Superheated Droplet Detector Response to the Source System for Zero-Knowledge Verification

Verifying the authenticity of nuclear warheads requires gaining confidence as to whether a presented object is a nuclear weapon, without revealing sensitive information about either its design or its material composition. A Zero-Knowledge Protocol (ZKP) differential radiography technique, using pre-loadable superheated-emulsion (bubble) detectors, has previously been tested for this purpose. We are both extending this technique for higher spatial resolution, and also developing the ZKP technique to verify fissile material in presented objects, using the new “EXCALIBUR” neutron source available at the Princeton Plasma Physics Laboratory. First, to test higher-resolution differential radiography with 14 MeV neutrons from EXCALIBUR, we placed test-tube-shaped bubble detectors transverse to the direction of the neutron flux and also to a jump in neutron opacity in the test object. We found a corresponding jump in the bubble density along the axis of the detector, indicating an achievable spatial resolution of a few mm. Secondly, for fissile material detection, we plan to use bubble detectors with an energy threshold at 1 MeV to detect fission neutrons driven by sub-MeV neutrons, as can be provided by the EXCALIBUR neutron source in its moderated mode.

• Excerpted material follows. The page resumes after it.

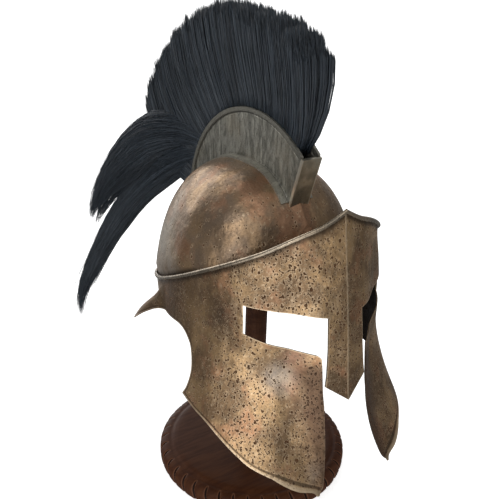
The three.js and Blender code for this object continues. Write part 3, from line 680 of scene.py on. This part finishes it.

A key requirement is that the neutron spectrum emitted from EXCALIBUR should result in a dramatically reduced bubble count rate compared with the 14 MeV spectrum, with the result that bubbles measured in the presence of fissile material should dominantly come from fission events, not from the small fraction of higher-energy neutrons emitted by EXCALIBUR. The required drop in bubble count rate was measured, roughly consistent with MCNP calculations taking into account both the neutron moderation in EXCALIBUR and the energy response of the detectors provided by Yale University. Justification This work is needed to develop the Zero-Knowledge Protocol approach to warhead verification towards both higher spatial resolution and also sensitivity to fissile vs. fissionable isotopes. Significance The radiography experiment with transverse detectors demonstrates improved spatial resolution of superheated droplet detectors and the measurements in different source configuration confirms the basic capability required for isotope sensitivity. This work supported by Defense Nuclear Nonproliferation R&D.